━━━━━ Records shown
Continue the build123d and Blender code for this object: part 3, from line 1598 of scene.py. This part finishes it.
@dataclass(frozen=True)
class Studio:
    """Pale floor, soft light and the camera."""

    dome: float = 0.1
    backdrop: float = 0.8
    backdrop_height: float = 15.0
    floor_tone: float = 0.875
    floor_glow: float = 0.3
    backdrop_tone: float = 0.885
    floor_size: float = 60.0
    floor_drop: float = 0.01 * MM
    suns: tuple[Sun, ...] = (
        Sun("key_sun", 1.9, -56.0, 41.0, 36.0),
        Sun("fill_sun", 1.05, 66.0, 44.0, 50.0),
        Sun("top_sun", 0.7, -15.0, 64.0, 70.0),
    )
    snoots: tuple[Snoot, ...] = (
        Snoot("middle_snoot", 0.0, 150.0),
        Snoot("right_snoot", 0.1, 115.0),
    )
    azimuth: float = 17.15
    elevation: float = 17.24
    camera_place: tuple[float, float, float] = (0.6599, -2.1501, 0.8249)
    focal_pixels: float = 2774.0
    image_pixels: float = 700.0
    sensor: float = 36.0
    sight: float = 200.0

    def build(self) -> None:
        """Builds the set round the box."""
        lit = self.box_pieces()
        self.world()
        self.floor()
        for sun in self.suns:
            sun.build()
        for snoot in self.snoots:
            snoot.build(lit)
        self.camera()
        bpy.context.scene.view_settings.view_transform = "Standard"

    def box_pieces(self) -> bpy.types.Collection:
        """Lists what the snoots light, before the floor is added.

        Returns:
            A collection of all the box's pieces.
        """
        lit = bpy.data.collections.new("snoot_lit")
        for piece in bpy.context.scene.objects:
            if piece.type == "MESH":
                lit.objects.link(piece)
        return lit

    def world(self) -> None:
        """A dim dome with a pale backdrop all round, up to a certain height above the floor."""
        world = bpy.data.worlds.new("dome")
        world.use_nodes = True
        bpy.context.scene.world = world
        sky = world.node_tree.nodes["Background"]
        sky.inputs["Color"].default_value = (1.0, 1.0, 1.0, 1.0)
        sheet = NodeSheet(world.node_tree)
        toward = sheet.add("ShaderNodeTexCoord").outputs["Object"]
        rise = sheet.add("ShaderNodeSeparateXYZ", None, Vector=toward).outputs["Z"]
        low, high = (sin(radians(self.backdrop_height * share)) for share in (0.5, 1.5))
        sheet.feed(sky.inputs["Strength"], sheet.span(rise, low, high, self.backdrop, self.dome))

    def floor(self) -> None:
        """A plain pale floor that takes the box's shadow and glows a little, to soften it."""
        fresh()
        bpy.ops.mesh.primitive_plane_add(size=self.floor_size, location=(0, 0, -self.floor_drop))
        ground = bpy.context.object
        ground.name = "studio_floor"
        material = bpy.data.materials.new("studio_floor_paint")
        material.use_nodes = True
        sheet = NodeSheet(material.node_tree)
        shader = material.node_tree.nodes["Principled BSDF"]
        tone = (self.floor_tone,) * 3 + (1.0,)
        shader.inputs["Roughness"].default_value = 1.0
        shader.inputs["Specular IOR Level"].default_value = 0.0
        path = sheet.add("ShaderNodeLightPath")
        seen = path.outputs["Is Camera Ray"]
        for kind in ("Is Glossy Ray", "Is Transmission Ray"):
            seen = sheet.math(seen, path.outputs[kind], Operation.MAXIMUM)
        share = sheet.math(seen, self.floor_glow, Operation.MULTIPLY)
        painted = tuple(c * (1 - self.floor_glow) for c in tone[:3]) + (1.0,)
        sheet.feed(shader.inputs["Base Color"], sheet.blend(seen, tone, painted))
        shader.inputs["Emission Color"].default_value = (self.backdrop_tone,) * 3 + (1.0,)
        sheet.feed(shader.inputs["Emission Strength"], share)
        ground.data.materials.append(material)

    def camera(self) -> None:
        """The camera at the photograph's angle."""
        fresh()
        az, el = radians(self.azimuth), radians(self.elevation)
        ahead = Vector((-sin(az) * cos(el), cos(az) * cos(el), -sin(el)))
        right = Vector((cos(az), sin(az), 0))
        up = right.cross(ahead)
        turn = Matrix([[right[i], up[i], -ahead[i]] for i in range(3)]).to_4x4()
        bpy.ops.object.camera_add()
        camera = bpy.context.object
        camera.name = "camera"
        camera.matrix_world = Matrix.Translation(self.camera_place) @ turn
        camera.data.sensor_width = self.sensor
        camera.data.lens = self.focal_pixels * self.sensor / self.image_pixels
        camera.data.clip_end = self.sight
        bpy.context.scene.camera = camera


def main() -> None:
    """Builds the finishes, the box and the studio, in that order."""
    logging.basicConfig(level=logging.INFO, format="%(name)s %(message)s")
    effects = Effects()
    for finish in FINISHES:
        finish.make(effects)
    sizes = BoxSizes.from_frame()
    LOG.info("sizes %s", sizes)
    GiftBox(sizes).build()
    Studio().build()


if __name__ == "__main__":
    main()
━━━━━━━━━━
━━━━━ Records shown
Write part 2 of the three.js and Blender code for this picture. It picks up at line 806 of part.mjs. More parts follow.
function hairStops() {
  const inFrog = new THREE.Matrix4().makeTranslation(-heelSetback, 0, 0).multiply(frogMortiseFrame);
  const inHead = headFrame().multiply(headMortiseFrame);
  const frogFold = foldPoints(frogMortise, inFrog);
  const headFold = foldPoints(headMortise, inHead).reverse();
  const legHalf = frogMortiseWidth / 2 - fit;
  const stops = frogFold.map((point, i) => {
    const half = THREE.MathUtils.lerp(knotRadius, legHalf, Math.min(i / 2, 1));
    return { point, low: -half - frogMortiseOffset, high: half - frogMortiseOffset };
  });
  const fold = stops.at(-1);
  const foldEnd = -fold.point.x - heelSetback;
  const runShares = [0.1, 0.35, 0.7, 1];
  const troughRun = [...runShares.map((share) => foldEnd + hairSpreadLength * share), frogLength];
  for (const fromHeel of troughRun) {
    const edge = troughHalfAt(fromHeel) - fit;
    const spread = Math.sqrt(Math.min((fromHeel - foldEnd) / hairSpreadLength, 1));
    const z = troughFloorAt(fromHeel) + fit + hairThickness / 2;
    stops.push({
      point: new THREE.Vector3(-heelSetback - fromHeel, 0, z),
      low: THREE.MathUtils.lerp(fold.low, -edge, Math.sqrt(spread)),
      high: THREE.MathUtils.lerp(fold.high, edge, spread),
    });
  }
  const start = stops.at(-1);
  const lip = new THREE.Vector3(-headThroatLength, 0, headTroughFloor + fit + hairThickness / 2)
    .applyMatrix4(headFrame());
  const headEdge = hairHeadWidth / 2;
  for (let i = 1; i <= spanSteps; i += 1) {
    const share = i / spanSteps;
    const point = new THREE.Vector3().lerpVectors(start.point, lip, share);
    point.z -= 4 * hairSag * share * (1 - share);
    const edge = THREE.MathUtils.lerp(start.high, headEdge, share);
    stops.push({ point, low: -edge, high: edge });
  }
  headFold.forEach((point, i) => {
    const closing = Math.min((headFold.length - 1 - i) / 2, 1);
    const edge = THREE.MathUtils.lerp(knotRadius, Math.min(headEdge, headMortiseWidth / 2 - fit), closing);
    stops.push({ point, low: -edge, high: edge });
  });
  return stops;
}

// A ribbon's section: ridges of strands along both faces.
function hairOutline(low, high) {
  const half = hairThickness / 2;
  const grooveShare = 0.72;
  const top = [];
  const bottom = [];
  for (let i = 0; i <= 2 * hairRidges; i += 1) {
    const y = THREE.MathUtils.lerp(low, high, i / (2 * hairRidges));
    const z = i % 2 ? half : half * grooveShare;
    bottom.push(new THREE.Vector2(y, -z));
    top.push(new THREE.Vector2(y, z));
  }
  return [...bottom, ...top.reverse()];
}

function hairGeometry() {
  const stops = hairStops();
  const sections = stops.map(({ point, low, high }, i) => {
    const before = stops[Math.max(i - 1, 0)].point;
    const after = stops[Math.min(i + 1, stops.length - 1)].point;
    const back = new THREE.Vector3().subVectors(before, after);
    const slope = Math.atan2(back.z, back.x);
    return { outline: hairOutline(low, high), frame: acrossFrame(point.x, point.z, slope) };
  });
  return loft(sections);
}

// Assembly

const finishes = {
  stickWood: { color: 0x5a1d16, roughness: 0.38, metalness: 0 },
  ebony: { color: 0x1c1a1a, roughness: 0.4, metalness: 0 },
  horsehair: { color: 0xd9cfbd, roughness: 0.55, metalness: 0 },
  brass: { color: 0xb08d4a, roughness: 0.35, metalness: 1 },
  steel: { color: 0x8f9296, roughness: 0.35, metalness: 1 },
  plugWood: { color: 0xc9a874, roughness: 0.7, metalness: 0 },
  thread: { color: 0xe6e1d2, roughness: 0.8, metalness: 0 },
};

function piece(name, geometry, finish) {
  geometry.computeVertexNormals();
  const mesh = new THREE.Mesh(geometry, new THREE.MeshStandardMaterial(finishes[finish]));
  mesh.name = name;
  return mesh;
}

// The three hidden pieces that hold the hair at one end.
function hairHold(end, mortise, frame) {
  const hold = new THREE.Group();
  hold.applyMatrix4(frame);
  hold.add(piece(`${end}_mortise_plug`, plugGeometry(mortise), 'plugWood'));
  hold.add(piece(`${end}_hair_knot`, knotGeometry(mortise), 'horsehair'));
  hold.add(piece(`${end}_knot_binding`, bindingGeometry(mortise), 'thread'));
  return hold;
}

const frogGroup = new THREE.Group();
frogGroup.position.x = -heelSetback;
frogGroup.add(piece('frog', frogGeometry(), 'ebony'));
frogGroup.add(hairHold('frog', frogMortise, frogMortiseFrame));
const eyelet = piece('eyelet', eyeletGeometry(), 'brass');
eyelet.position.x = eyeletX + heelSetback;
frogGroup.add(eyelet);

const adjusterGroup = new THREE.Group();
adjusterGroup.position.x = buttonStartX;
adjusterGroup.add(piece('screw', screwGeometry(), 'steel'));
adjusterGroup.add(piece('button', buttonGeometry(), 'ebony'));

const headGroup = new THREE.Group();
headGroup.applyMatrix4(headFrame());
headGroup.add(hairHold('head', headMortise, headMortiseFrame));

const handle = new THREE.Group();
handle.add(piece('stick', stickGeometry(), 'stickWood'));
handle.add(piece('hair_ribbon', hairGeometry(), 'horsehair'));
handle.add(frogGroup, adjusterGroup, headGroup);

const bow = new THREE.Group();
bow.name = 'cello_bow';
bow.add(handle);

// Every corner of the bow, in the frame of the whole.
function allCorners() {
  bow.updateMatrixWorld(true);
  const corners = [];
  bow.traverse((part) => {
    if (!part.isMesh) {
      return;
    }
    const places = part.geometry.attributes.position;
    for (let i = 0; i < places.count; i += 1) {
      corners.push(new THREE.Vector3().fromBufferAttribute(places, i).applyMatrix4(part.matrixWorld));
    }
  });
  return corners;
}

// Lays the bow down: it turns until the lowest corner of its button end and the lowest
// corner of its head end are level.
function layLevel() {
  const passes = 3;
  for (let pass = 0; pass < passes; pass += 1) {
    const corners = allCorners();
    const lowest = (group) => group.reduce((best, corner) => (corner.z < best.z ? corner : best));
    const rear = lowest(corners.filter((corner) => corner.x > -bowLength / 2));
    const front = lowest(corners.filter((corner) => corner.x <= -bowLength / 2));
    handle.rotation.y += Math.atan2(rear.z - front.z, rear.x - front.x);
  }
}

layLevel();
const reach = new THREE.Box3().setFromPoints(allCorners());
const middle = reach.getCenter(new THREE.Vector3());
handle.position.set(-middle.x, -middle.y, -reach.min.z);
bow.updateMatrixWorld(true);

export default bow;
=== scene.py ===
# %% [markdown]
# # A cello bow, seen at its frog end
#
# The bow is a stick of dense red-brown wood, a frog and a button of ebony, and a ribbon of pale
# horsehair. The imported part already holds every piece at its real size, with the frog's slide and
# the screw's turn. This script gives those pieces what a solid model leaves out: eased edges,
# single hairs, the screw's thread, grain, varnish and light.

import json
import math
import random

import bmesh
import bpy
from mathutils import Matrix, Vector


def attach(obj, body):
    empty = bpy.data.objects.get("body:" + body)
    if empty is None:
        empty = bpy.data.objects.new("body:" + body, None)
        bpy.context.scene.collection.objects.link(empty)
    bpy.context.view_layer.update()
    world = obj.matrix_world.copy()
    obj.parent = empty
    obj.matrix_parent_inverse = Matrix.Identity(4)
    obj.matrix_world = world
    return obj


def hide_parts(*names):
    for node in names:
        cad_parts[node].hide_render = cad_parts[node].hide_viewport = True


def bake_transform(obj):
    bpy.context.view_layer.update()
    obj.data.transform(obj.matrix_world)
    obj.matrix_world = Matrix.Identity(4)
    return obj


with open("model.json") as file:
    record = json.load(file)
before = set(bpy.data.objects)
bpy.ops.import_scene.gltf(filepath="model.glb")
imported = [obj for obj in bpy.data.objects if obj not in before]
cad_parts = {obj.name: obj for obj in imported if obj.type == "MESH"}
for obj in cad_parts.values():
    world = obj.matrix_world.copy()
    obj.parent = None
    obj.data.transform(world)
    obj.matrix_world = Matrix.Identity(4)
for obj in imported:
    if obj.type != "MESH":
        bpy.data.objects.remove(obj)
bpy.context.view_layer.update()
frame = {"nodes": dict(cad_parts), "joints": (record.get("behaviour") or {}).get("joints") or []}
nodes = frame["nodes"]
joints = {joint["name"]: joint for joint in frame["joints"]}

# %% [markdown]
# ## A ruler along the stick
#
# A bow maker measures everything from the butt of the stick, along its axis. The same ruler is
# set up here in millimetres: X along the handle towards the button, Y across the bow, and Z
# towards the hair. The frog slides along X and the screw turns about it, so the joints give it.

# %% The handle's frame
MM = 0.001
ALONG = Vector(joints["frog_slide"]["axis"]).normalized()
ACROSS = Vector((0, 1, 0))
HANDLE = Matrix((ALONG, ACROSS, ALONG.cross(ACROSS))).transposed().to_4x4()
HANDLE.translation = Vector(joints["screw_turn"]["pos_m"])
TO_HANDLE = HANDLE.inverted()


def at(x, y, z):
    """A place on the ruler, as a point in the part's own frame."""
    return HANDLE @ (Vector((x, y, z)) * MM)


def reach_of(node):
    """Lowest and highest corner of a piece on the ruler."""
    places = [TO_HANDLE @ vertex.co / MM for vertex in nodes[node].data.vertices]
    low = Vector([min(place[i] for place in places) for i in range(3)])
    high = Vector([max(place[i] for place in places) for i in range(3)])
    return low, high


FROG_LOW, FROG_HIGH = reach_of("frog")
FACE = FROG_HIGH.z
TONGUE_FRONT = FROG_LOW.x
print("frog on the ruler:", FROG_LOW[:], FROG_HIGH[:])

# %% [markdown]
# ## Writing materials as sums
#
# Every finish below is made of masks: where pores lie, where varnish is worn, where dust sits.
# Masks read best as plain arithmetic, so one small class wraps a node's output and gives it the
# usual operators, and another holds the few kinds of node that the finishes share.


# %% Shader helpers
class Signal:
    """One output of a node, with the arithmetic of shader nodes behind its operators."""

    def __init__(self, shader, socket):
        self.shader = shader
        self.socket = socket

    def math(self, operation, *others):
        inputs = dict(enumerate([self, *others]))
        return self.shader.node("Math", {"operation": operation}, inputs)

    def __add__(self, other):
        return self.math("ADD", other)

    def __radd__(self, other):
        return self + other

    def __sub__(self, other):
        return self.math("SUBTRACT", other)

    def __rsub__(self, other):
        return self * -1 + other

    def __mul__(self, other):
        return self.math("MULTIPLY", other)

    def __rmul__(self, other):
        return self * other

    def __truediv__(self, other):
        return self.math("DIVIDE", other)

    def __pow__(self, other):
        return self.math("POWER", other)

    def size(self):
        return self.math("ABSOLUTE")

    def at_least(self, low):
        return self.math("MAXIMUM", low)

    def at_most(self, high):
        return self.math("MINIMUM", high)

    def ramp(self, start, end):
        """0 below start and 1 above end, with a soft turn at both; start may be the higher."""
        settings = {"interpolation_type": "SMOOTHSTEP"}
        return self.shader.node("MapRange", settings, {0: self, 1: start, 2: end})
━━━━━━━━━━
━━━━━ Records shown
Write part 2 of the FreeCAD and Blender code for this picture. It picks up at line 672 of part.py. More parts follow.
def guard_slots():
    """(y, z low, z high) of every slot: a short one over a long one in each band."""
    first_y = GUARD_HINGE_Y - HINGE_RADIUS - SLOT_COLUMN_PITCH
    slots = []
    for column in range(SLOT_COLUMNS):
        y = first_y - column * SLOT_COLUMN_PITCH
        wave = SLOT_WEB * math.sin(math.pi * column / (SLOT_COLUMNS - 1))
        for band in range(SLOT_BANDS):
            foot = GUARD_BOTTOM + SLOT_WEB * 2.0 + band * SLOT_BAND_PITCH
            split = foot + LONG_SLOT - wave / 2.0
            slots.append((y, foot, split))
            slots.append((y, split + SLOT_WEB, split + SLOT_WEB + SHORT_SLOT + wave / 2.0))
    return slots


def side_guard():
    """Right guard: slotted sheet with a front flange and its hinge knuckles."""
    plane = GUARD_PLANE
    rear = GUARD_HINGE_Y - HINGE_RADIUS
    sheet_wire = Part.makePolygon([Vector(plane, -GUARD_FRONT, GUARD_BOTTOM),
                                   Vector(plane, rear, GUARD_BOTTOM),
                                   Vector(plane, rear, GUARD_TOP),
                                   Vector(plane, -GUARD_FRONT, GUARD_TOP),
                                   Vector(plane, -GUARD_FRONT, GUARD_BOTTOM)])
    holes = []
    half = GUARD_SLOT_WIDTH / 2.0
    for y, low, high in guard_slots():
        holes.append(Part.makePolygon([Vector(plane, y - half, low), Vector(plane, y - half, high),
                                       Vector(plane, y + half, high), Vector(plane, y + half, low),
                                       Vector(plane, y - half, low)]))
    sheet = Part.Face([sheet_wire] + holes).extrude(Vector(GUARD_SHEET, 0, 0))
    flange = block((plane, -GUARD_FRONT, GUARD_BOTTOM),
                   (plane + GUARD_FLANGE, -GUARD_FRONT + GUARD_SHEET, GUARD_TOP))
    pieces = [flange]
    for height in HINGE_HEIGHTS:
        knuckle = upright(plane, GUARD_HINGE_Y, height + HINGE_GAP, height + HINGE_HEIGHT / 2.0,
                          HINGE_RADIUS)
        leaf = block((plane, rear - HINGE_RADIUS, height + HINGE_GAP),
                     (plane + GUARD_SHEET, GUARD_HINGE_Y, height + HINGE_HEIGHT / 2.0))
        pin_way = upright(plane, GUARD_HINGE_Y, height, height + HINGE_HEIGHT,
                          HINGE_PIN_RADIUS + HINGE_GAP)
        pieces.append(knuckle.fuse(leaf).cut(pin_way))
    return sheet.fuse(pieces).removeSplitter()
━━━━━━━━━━
Transcribe word for word the lines from the one holding "layLevel();" through the one holding "for node in". Include both, and add nothing.

### In response
layLevel();
const reach = new THREE.Box3().setFromPoints(allCorners());
const middle = reach.getCenter(new THREE.Vector3());
handle.position.set(-middle.x, -middle.y, -reach.min.z);
bow.updateMatrixWorld(true);

export default bow;
=== scene.py ===
# %% [markdown]
# # A cello bow, seen at its frog end
#
# The bow is a stick of dense red-brown wood, a frog and a button of ebony, and a ribbon of pale
# horsehair. The imported part already holds every piece at its real size, with the frog's slide and
# the screw's turn. This script gives those pieces what a solid model leaves out: eased edges,
# single hairs, the screw's thread, grain, varnish and light.

import json
import math
import random

import bmesh
import bpy
from mathutils import Matrix, Vector


def attach(obj, body):
    empty = bpy.data.objects.get("body:" + body)
    if empty is None:
        empty = bpy.data.objects.new("body:" + body, None)
        bpy.context.scene.collection.objects.link(empty)
    bpy.context.view_layer.update()
    world = obj.matrix_world.copy()
    obj.parent = empty
    obj.matrix_parent_inverse = Matrix.Identity(4)
    obj.matrix_world = world
    return obj


def hide_parts(*names):
    for node in names:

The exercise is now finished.